Problem description:
Quote, please, the line with "Turn this picture", the line with "millimetres, +Z up.", and every line between them, exactly and with nothing else.
++++
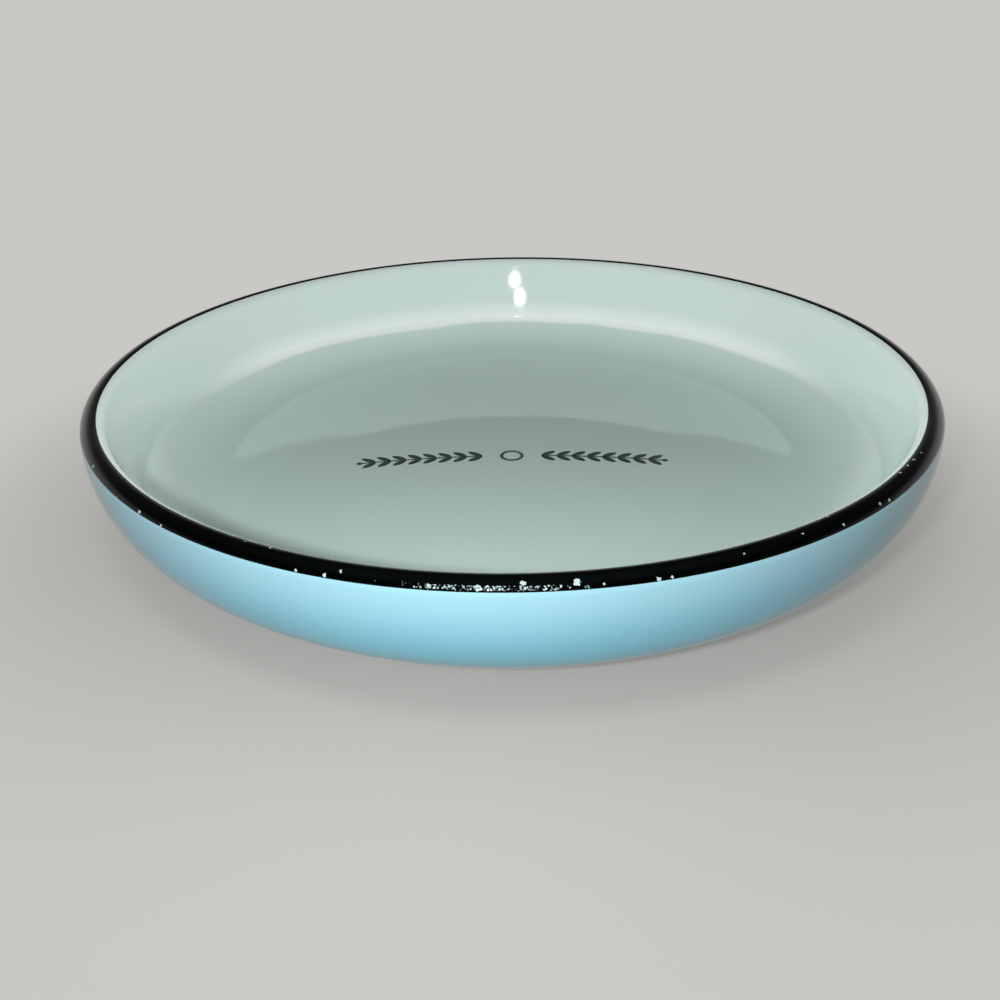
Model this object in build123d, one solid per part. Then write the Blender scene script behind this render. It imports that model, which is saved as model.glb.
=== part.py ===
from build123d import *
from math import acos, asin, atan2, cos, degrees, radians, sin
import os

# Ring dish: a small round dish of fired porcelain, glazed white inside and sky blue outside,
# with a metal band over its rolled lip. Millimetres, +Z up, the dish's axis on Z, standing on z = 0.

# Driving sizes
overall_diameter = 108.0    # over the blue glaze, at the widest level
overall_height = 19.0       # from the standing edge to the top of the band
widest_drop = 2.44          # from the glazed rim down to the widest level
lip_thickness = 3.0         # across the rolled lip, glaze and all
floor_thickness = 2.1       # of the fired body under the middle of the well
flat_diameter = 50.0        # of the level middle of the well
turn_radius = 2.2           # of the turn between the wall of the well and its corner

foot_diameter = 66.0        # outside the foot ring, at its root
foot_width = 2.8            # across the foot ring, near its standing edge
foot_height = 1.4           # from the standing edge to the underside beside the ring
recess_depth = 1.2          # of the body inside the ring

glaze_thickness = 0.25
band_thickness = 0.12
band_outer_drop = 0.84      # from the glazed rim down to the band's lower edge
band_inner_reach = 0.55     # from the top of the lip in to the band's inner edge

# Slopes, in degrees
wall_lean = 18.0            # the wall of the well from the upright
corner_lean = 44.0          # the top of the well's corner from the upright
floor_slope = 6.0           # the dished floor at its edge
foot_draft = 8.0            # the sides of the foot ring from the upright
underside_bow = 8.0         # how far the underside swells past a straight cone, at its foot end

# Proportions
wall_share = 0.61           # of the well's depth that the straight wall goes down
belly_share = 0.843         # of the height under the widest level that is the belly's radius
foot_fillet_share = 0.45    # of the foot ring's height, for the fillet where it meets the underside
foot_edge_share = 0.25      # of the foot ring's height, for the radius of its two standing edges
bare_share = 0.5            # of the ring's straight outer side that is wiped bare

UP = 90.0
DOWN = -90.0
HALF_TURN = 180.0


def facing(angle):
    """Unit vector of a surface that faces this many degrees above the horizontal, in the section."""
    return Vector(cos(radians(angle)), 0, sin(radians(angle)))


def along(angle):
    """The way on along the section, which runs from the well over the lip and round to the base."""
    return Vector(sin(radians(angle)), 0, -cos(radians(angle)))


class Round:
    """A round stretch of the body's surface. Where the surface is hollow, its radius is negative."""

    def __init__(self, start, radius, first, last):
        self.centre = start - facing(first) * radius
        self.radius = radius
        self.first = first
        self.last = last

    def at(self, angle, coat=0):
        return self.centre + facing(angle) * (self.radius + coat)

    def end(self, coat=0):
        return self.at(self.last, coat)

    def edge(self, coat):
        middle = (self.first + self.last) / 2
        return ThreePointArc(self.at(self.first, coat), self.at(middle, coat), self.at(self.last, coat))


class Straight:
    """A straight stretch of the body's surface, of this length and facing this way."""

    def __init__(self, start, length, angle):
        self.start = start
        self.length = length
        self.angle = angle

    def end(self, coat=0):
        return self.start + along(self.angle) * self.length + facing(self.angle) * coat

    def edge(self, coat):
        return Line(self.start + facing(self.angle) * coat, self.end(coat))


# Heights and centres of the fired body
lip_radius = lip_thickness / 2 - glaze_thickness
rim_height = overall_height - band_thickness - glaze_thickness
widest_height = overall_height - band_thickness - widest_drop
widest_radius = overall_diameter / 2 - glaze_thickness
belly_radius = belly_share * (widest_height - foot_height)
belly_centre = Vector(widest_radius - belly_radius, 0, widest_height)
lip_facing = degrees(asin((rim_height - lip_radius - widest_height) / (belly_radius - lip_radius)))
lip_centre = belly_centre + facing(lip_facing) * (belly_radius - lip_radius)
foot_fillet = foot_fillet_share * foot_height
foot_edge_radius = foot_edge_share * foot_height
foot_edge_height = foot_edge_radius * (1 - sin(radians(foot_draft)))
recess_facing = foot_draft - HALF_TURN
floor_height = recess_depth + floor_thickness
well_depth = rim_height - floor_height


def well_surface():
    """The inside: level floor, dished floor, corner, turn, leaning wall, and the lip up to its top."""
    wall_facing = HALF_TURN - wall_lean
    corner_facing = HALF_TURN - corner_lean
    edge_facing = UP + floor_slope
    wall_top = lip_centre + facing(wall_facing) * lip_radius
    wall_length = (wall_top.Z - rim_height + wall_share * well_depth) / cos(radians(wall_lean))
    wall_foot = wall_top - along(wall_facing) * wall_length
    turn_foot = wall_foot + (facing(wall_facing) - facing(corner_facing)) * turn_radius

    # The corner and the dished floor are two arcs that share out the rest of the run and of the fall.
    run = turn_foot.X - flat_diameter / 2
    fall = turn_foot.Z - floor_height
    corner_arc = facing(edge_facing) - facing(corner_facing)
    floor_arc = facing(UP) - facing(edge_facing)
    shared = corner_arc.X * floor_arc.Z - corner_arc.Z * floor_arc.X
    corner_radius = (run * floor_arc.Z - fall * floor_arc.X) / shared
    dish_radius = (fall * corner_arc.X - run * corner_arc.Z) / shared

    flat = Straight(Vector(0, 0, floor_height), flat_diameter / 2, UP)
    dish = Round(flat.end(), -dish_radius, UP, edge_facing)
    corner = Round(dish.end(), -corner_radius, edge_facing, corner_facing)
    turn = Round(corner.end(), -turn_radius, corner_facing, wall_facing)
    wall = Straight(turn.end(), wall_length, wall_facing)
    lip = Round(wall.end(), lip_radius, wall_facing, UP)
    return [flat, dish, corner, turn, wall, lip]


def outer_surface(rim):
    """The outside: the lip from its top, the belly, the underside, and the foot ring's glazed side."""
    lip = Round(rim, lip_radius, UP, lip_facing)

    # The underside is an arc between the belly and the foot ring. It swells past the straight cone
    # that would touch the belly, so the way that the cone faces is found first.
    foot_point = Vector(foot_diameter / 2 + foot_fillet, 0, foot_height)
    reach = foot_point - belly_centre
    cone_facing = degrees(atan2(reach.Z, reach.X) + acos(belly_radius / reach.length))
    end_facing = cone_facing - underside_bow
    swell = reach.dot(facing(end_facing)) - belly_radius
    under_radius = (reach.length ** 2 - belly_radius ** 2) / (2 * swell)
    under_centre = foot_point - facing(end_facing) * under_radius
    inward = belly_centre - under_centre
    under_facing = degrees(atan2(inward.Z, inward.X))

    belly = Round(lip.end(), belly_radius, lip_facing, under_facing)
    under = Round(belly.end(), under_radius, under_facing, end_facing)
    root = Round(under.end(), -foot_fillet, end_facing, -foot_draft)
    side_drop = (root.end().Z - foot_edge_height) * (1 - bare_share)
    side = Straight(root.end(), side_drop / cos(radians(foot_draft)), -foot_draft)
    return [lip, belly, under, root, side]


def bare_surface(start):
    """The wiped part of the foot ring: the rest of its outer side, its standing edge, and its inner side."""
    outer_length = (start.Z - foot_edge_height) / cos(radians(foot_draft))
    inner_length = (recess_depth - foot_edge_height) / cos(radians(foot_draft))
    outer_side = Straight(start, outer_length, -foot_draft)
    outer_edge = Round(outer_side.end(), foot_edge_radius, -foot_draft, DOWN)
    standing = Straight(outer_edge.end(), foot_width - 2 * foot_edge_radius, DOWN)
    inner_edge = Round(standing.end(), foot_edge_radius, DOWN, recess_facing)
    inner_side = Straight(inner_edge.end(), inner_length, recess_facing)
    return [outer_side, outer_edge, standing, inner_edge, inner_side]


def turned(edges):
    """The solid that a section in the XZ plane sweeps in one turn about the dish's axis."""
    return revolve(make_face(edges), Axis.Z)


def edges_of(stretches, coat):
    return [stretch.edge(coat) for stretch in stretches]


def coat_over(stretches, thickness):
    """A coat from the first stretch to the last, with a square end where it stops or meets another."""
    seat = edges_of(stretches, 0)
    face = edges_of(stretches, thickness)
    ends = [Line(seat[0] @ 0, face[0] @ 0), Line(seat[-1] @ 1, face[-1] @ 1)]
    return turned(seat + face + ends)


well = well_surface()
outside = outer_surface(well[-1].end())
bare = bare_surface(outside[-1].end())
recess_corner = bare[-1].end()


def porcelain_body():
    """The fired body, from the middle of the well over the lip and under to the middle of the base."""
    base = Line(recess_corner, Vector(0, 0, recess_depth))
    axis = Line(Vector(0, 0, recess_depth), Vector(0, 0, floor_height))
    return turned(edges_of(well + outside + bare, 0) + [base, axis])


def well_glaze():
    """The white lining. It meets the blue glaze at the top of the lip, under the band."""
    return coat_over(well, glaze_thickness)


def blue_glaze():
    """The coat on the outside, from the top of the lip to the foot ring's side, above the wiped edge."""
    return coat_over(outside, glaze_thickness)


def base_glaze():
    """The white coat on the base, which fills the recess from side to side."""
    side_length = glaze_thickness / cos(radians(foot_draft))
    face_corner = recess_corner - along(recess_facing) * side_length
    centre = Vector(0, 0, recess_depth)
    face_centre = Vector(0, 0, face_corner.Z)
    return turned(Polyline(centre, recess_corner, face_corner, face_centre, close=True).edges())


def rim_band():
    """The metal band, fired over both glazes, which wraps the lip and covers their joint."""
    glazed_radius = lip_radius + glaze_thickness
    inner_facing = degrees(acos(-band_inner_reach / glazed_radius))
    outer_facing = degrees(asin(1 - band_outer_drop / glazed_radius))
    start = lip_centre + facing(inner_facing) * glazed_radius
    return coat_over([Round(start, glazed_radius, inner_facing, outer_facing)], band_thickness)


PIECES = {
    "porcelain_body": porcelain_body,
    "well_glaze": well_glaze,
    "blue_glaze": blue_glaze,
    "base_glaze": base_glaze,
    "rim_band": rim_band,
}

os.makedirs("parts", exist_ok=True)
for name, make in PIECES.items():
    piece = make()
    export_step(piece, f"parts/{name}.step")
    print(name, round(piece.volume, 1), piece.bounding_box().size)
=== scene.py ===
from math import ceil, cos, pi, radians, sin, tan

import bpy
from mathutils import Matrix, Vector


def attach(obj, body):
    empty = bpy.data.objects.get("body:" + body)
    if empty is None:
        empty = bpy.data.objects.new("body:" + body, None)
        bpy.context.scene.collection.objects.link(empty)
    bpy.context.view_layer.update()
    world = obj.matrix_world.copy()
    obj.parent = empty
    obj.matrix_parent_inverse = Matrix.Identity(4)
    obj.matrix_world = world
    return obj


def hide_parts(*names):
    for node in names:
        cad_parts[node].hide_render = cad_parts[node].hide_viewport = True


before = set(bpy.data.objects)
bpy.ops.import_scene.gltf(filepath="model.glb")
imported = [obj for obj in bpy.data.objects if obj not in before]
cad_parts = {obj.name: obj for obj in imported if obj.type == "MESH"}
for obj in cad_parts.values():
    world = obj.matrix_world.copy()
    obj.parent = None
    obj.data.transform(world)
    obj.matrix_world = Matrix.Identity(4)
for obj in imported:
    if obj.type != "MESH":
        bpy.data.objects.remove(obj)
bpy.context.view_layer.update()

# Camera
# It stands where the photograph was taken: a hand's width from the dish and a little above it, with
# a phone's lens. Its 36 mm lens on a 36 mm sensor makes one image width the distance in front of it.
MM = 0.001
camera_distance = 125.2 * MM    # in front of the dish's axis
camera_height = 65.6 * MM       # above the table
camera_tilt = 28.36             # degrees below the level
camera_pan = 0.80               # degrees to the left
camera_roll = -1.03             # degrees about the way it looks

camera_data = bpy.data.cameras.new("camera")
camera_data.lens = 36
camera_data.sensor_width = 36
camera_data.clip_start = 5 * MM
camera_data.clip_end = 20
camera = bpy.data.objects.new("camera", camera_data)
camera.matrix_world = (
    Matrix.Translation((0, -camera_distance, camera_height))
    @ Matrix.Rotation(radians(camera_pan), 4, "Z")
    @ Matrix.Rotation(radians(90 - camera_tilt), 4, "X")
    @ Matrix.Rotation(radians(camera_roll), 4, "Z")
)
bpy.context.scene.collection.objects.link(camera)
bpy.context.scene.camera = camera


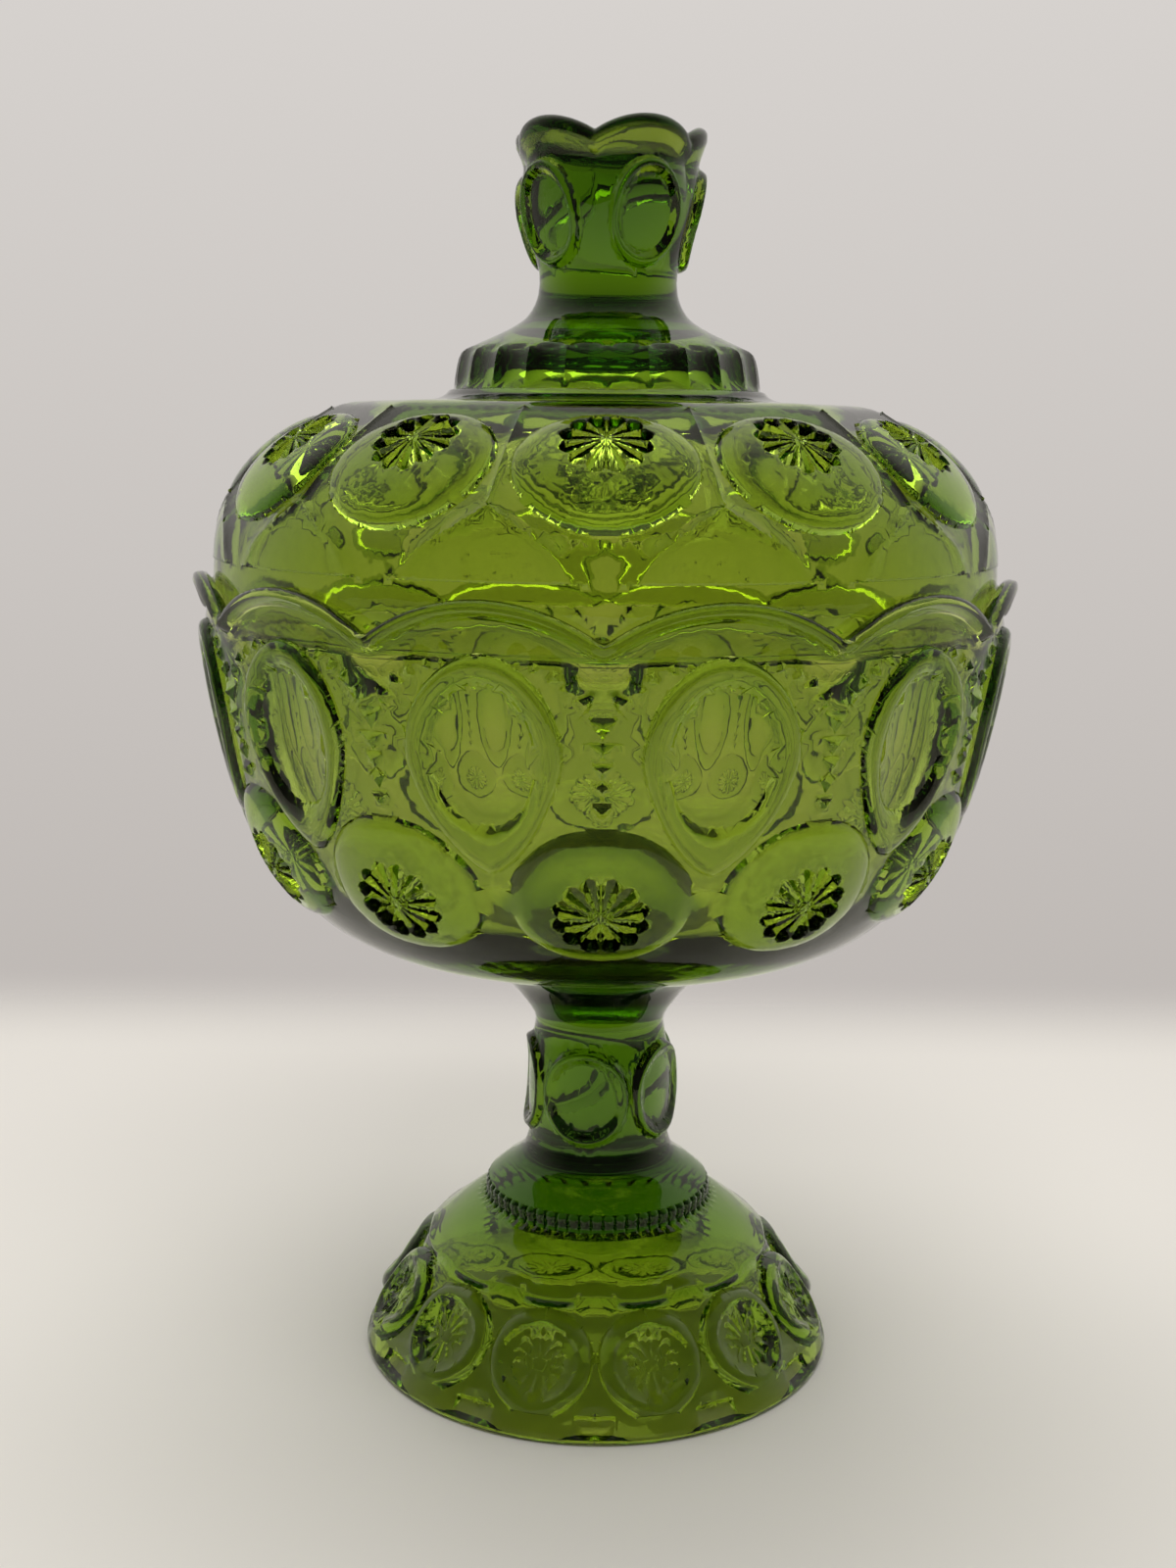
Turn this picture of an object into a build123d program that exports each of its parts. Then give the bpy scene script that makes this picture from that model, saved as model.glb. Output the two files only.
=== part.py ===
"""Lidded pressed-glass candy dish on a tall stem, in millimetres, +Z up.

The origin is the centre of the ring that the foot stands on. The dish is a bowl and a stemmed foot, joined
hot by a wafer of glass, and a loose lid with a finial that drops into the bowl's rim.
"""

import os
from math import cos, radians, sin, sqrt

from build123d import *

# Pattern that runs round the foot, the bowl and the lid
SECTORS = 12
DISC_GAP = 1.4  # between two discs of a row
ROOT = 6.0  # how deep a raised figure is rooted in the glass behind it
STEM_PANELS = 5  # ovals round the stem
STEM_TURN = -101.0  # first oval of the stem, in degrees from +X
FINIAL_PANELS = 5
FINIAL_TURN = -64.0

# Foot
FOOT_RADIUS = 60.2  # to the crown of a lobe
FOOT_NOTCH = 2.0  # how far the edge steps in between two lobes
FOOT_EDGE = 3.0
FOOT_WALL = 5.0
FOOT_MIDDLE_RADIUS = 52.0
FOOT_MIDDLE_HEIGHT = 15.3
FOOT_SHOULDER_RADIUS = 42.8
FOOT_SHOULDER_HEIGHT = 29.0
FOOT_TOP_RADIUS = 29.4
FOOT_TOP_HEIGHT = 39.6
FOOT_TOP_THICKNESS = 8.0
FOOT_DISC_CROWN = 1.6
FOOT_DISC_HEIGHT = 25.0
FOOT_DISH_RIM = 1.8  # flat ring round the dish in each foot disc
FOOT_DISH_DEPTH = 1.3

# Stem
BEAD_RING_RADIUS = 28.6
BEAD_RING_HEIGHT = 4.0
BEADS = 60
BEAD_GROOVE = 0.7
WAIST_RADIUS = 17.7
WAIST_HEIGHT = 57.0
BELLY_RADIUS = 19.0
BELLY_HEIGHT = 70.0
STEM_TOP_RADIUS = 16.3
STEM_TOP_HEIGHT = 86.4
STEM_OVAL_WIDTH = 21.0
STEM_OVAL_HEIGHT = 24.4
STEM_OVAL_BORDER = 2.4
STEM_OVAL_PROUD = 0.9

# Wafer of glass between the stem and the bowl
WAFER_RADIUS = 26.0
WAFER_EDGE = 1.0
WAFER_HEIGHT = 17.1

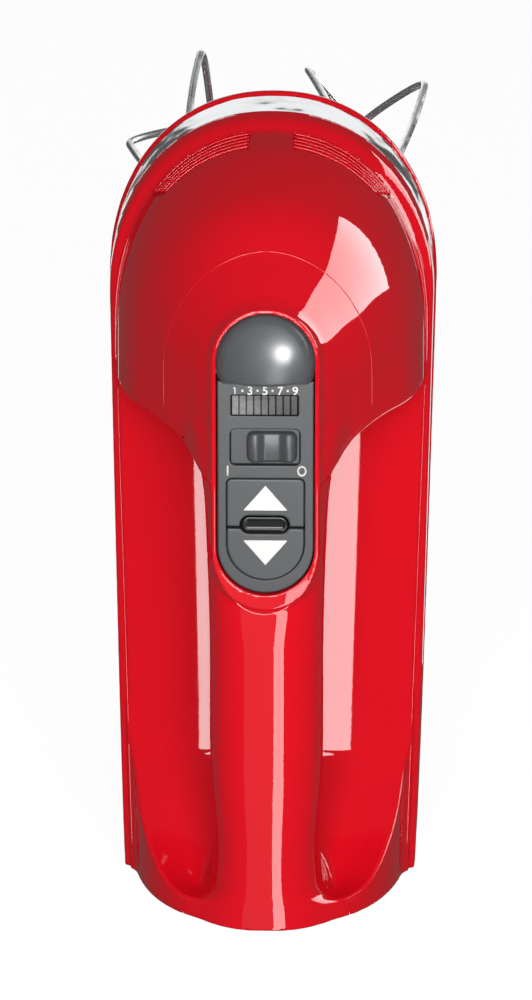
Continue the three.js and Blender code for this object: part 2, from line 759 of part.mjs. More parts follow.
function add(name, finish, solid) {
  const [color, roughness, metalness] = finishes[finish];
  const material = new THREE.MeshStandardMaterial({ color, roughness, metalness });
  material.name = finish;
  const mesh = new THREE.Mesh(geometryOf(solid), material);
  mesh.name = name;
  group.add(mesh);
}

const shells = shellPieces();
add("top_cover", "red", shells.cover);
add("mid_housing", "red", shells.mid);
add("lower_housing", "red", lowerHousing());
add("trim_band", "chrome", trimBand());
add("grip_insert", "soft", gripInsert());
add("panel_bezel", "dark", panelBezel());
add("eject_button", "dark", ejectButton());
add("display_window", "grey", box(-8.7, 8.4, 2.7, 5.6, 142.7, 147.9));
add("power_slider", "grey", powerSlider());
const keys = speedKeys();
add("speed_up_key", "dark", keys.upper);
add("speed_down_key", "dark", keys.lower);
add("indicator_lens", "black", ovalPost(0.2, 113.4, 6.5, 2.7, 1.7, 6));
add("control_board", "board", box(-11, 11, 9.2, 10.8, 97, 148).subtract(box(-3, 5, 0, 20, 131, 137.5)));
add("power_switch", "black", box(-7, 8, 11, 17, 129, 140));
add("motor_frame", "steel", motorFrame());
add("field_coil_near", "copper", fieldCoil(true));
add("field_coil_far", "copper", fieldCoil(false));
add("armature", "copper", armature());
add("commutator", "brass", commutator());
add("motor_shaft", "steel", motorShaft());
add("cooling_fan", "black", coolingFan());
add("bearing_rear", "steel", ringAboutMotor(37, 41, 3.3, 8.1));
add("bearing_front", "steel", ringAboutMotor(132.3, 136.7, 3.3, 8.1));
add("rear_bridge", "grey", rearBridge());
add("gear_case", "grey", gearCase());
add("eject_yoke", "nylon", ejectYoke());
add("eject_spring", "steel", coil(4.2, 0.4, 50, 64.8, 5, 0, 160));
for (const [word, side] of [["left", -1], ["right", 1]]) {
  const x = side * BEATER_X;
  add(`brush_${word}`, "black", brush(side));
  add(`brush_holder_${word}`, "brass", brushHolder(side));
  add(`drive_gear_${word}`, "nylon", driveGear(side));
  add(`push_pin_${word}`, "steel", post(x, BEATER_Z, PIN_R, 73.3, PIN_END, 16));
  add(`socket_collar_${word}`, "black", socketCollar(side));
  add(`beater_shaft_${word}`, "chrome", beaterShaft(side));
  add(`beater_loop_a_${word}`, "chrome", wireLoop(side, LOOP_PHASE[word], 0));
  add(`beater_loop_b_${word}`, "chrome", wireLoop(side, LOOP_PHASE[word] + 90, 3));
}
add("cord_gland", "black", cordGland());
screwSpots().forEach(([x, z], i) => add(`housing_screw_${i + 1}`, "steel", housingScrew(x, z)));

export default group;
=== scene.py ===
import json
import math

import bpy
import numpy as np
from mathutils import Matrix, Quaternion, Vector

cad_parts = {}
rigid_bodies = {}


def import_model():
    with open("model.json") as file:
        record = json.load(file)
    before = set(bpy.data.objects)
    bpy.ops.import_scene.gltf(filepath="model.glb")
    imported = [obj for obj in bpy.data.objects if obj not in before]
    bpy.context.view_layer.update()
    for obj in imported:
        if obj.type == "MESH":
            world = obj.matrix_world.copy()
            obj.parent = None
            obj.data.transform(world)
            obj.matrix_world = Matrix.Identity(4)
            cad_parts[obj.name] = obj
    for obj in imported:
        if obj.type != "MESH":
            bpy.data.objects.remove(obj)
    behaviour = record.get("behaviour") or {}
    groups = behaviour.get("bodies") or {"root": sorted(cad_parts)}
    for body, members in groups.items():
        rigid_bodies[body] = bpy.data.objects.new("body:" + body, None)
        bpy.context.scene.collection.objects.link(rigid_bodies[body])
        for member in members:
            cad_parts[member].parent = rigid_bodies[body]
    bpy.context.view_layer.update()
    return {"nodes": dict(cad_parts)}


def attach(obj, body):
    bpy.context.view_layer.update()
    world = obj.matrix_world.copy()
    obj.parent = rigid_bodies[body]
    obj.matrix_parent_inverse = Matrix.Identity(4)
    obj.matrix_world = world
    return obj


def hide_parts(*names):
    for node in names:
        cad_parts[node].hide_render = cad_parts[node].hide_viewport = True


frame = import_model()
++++
Answer for the task:
Turn this picture of an object into a build123d program that exports each of its parts. Then give the bpy scene script that makes this picture from that model, saved as model.glb. Output the two files only.
=== part.py ===
"""Lidded pressed-glass candy dish on a tall stem, in millimetres, +Z up.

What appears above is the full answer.